What the exercise asks:
Copy all the material below, exactly as it stands.

--- start of Collected material ---

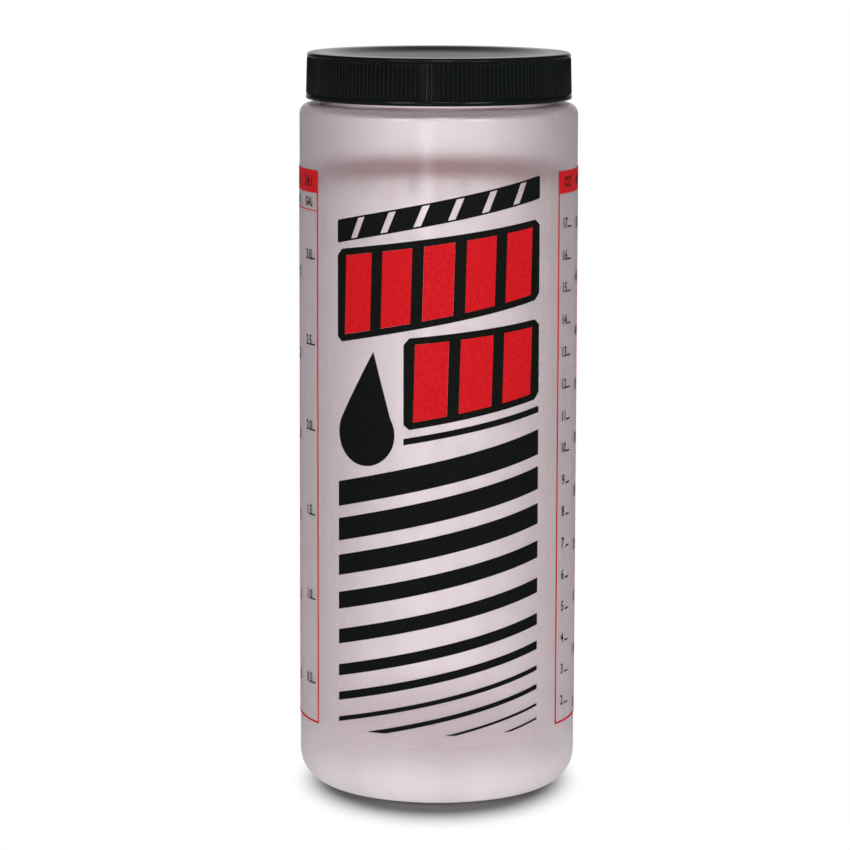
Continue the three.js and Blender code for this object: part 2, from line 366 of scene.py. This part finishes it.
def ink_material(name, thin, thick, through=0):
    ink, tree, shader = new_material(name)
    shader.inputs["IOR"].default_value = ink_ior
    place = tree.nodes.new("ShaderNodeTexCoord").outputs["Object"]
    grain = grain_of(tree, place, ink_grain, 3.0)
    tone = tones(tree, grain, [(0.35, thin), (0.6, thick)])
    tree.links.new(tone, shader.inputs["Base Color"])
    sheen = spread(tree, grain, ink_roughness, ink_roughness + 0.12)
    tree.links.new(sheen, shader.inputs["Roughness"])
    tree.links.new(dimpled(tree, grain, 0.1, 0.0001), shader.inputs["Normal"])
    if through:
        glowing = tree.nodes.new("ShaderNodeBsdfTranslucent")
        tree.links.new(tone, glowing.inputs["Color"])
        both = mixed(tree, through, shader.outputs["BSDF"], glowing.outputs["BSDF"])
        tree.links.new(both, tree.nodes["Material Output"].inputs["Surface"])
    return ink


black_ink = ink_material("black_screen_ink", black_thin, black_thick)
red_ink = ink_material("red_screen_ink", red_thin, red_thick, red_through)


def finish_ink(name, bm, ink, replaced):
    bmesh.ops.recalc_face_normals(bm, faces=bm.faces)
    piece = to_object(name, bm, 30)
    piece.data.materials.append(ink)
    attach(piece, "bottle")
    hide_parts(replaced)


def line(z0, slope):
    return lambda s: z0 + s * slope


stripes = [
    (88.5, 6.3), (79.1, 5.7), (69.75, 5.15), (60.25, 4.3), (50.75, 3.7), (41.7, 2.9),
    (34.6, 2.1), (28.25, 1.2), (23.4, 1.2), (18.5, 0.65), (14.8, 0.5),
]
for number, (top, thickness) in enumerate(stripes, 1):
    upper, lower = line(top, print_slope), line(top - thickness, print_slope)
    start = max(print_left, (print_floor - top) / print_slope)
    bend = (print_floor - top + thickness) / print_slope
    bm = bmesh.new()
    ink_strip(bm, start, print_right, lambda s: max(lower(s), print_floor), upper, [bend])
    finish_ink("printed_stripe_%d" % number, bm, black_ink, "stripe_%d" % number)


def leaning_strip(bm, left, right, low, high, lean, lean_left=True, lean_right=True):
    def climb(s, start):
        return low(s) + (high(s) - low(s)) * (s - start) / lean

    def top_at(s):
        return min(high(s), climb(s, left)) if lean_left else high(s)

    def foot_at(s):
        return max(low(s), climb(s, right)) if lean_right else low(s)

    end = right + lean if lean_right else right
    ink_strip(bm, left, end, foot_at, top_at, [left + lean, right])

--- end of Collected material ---

Solution for this task:
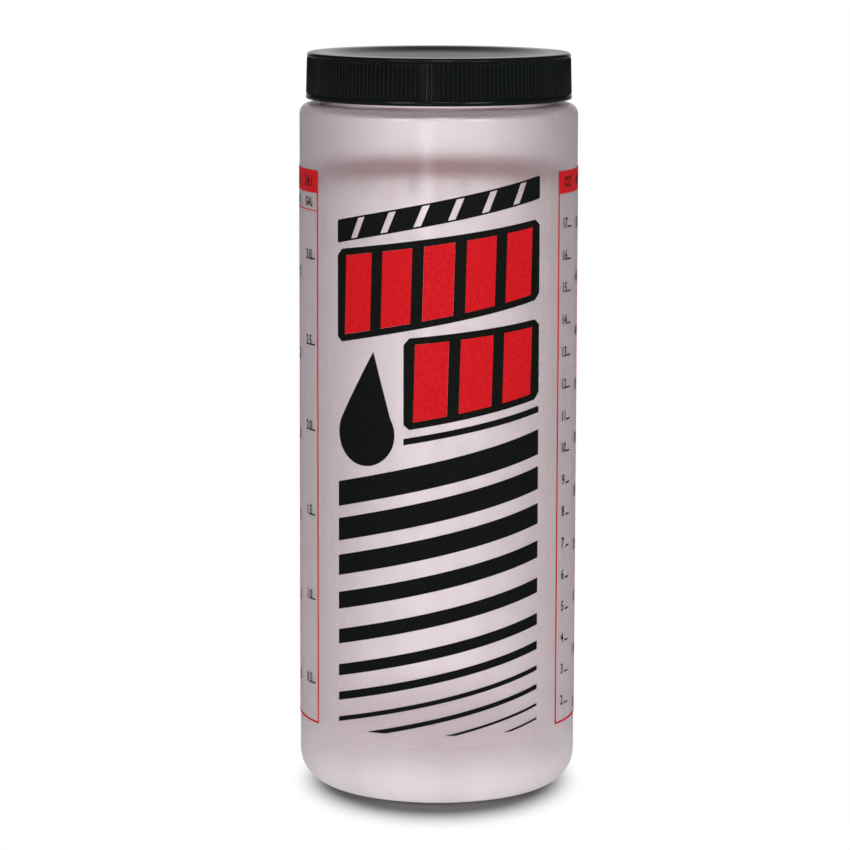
Continue the three.js and Blender code for this object: part 2, from line 366 of scene.py. This part finishes it.
def ink_material(name, thin, thick, through=0):
    ink, tree, shader = new_material(name)
    shader.inputs["IOR"].default_value = ink_ior
    place = tree.nodes.new("ShaderNodeTexCoord").outputs["Object"]
    grain = grain_of(tree, place, ink_grain, 3.0)
    tone = tones(tree, grain, [(0.35, thin), (0.6, thick)])
    tree.links.new(tone, shader.inputs["Base Color"])
    sheen = spread(tree, grain, ink_roughness, ink_roughness + 0.12)
    tree.links.new(sheen, shader.inputs["Roughness"])
    tree.links.new(dimpled(tree, grain, 0.1, 0.0001), shader.inputs["Normal"])
    if through:
        glowing = tree.nodes.new("ShaderNodeBsdfTranslucent")
        tree.links.new(tone, glowing.inputs["Color"])
        both = mixed(tree, through, shader.outputs["BSDF"], glowing.outputs["BSDF"])
        tree.links.new(both, tree.nodes["Material Output"].inputs["Surface"])
    return ink


black_ink = ink_material("black_screen_ink", black_thin, black_thick)
red_ink = ink_material("red_screen_ink", red_thin, red_thick, red_through)


def finish_ink(name, bm, ink, replaced):
    bmesh.ops.recalc_face_normals(bm, faces=bm.faces)
    piece = to_object(name, bm, 30)
    piece.data.materials.append(ink)
    attach(piece, "bottle")
    hide_parts(replaced)


def line(z0, slope):
    return lambda s: z0 + s * slope


stripes = [
    (88.5, 6.3), (79.1, 5.7), (69.75, 5.15), (60.25, 4.3), (50.75, 3.7), (41.7, 2.9),
    (34.6, 2.1), (28.25, 1.2), (23.4, 1.2), (18.5, 0.65), (14.8, 0.5),
]
for number, (top, thickness) in enumerate(stripes, 1):
    upper, lower = line(top, print_slope), line(top - thickness, print_slope)
    start = max(print_left, (print_floor - top) / print_slope)
    bend = (print_floor - top + thickness) / print_slope
    bm = bmesh.new()
    ink_strip(bm, start, print_right, lambda s: max(lower(s), print_floor), upper, [bend])
    finish_ink("printed_stripe_%d" % number, bm, black_ink, "stripe_%d" % number)


def leaning_strip(bm, left, right, low, high, lean, lean_left=True, lean_right=True):
    def climb(s, start):
        return low(s) + (high(s) - low(s)) * (s - start) / lean

    def top_at(s):
        return min(high(s), climb(s, left)) if lean_left else high(s)

    def foot_at(s):
        return max(low(s), climb(s, right)) if lean_right else low(s)

    end = right + lean if lean_right else right
    ink_strip(bm, left, end, foot_at, top_at, [left + lean, right])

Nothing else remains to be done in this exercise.